Category Archives: Yewmah

The funny stuff

ST MARVIN’S-UP-THE-CREEK NEWSLETTER #4

I trust you all had a joyous Christmas and were pleasantly not unpleased to celebrate the glory of the coming of our Lord? Perfectly represented by our hugely successful best value nativity experience. Who would not agree that this was not church spend well spent on key cultural thematics? And congratulations to St Snoot-the-Privileged School for producing what was, according to our local independent website – St Marvin’s 24/7(edited by Kevin Slocombe) – “a 5 star production”.

Now a new year is upon us. Not only a time to renew your stakeholder relationship with God but the time to address the deficit in the parish accounts. Mr Hughes from Birmingham, our parish administrator, will therefore be announcing a series of exciting efficiencies over the coming months. Many designed to support a necessary step change in the resilience of our faith.

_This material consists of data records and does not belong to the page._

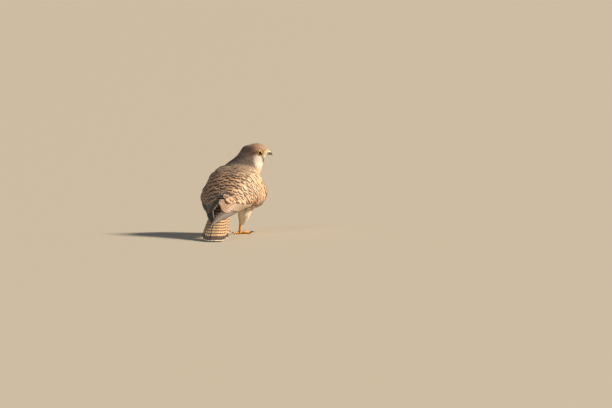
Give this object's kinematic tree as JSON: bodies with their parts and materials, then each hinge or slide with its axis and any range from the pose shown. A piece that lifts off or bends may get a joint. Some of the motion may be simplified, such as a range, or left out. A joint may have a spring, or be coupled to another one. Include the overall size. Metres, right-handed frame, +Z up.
{
  "type": "common kestrel",
  "caption": "Life-size female common kestrel standing with its head turned right, wings folded and tail lowered, for a still museum-like display of the whole bird",
  "frame": {"origin": "the middle of the whole bird's box in plan, on the floor that its toes and tail tip rest on", "axes": "+Z up, +Y along the bird from tail to breast (the way it heads), +X towards its right side"},
  "size_m": [0.1252, 0.3052, 0.1788],
  "materials": {
    "head_feathers": "soft short feathers, rufous brown crown with fine dark streaks, pale buff cheeks and throat, dark streak below the eye",
    "neck_feathers": "soft short feathers, streaked brown nape and cream throat",
    "body_feathers": "overlapping feathers, rufous buff with dark brown bars above, cream below with fine streaks",
    "wing_feathers": "barred rufous coverts over dark brown flight feathers with pale edges",
    "tail_feathers": "rufous buff vanes with narrow dark bars, a broad dark band and a pale tip",
    "thigh_feathers": "soft loose buff feathers",
    "leg_scales": "scuted yellow-orange skin",
    "claw_horn": "smooth black horn",
    "bill_horn": "smooth blue-grey horn, darker towards the tip",
    "cere_skin": "smooth yellow bare skin",
    "eye": "wet dark brown, nearly black"
  },
  "bodies": {
    "root": {"head": "head_feathers", "neck": "neck_feathers", "trunk": "body_feathers", "bill_upper": "bill_horn", "bill_lower": "bill_horn", "cere": "cere_skin", "eye_left": "eye", "eye_right": "eye", "wing_left": "wing_feathers", "wing_right": "wing_feathers", "tail": "tail_feathers", "thigh_left": "thigh_feathers", "thigh_right": "thigh_feathers", "foot_left": "leg_scales", "foot_right": "leg_scales", "claw_left_1": "claw_horn", "claw_left_2": "claw_horn", "claw_left_3": "claw_horn", "claw_left_4": "claw_horn", "claw_right_1": "claw_horn", "claw_right_2": "claw_horn", "claw_right_3": "claw_horn", "claw_right_4": "claw_horn"}
  },
  "joints": []
}
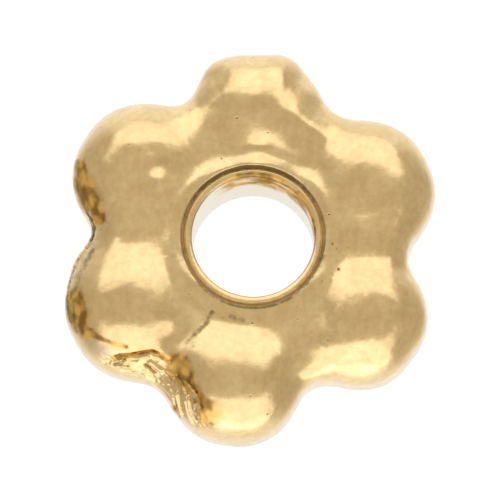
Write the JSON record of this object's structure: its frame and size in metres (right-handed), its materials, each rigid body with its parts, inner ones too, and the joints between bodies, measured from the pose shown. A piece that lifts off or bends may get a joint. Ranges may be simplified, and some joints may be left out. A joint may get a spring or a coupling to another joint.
{
  "type": "rondelle bead",
  "caption": "Small cast metal rondelle bead in the form of a flower with domed petals, bored through for a thread between larger beads.",
  "frame": {"origin": "middle of the thread hole's axis, half way through the bead's thickness", "axes": "+Z along the thread hole, out of the upper face; +Y towards the petal with the flat tip; +X to the right of it seen from above"},
  "size_m": [0.0061, 0.0065, 0.0022],
  "materials": {
    "gold_plate": "polished gold plate on a cast alloy, worn soft, stained at the gate and the parting flash"
  },
  "bodies": {
    "root": {"flower_bead": "gold_plate"}
  },
  "joints": []
}
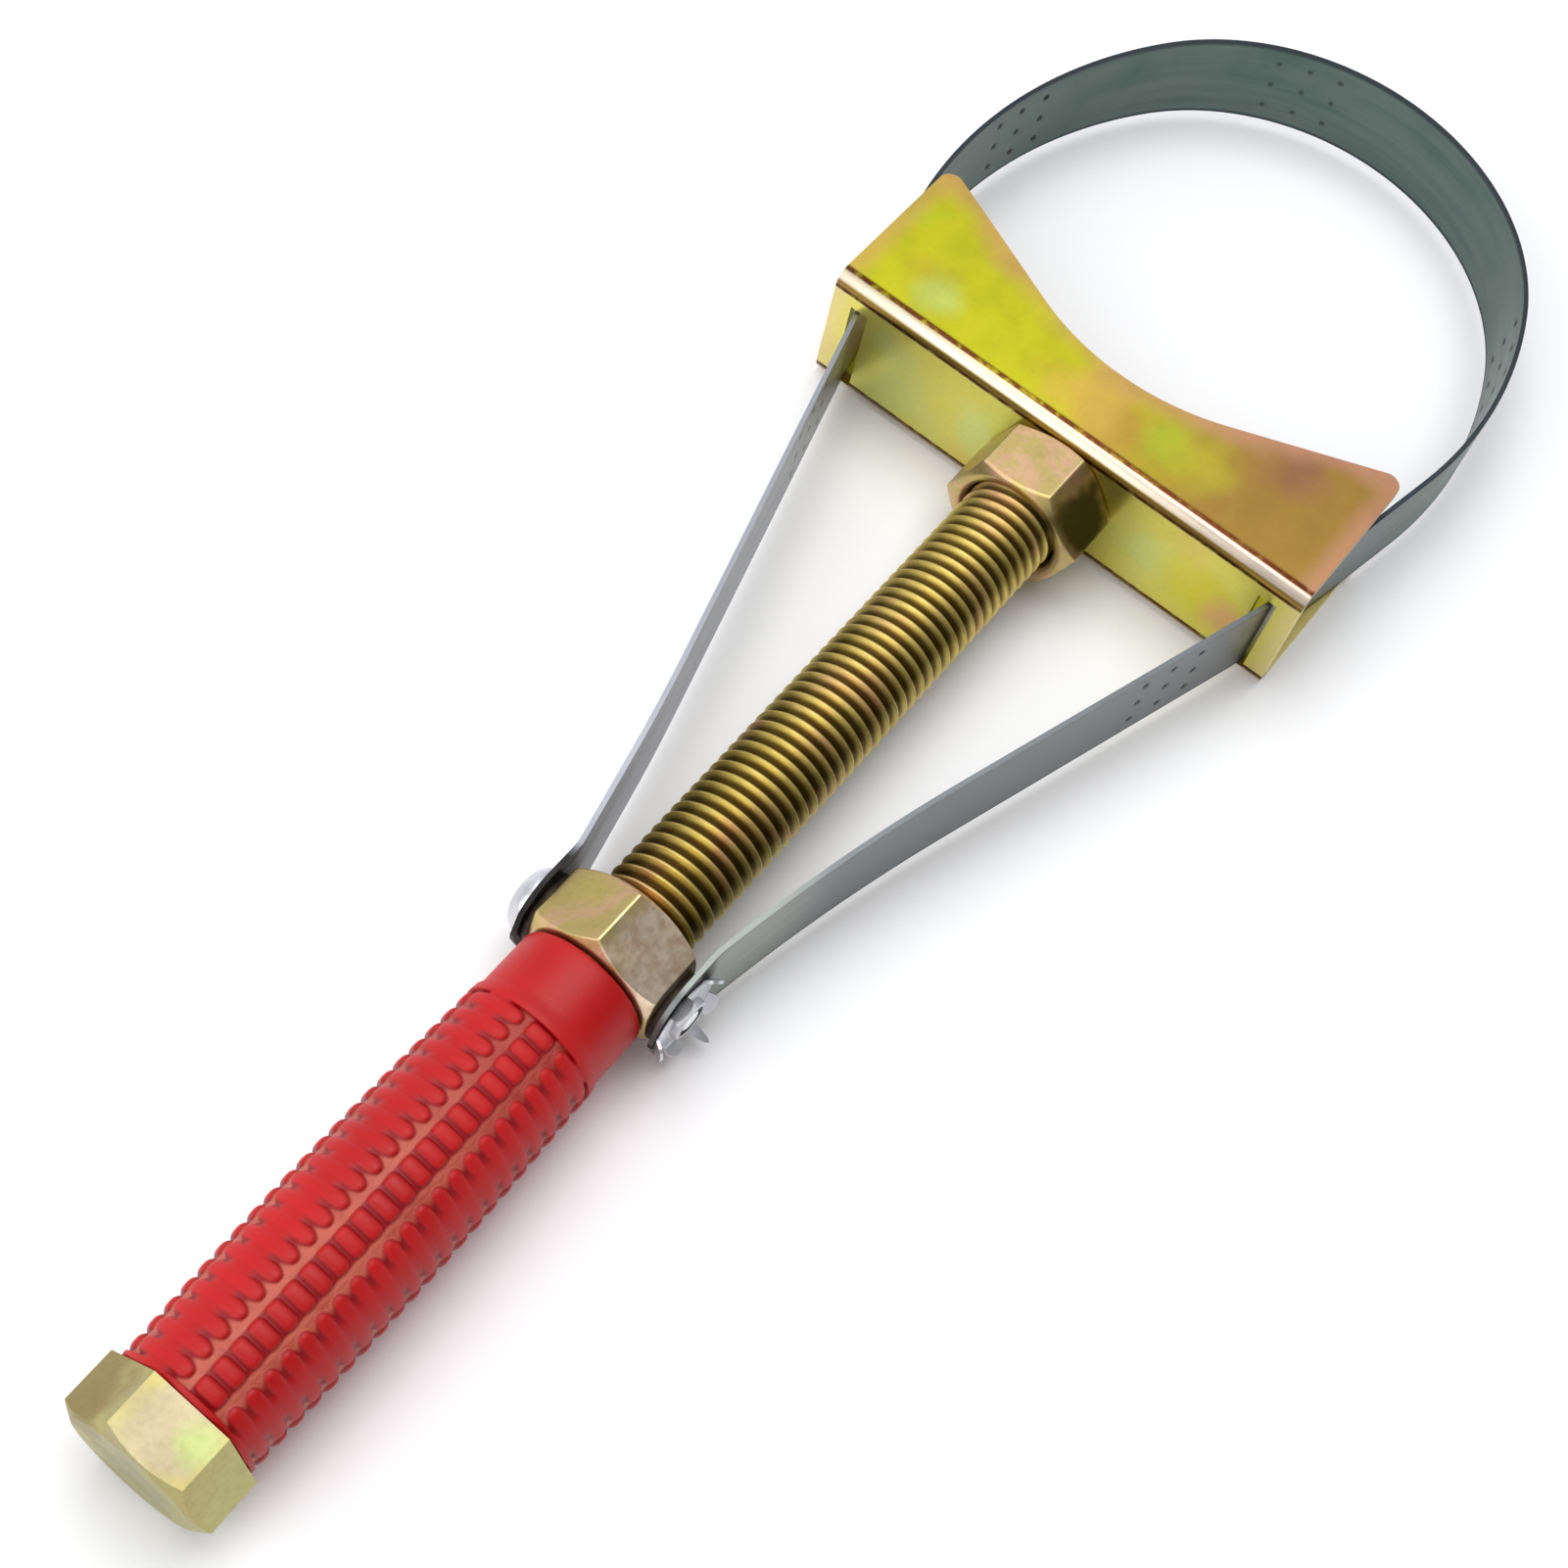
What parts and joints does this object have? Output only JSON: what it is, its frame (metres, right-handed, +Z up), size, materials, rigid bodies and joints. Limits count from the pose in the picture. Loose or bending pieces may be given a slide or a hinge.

I’m especially proud to announce the first of these efficiencies. As usual, during January I shall be flying out with my family for a month’s sabbatical of poolside prayer and reflection at my mentor, the Reverend Righteous Loon’s, Florida mansion. However, this year, we will close the church and hall for this period and parish stakeholders are invited to attend St Snoot-the-Privileged School’s Renaissance Chapel facility instead.

Our temporary home will be overseen by my assistant vicar, the Rev Tinkerbell who has a series of excellent sermons lined up on culture, media and the post-Jesus agenda and how this can save the poor and ignorant on a competitive market basis during times of austerity.

This temporary efficiency closure is a huge funding win-win for St Marvin’s. As Mr Launcelot from Rachman Estates and Development on the High Street has agreed to make use of the church and hall for the month in exchange for a market resilient rate payable to the St Marvin’s Miscellaneous Provisions (Property) Trust. Mr Launcelot intends to set up an all-through 24-hour one stop shop for migrant job seekers, which sounds like a very worthy and exciting project indeed.

Could parish stakeholders also please note that Mr Launcelot is undertaking some asbestos removal work from the church roof during this period and that, for your own safety, you should not visit or enter St Marvin’s without the correct health and safety authorisation from our Property Sub Committee. We don’t want to be personally liable for any appalling accidents or law suits do we? That’s what Mr Launcelot’s for!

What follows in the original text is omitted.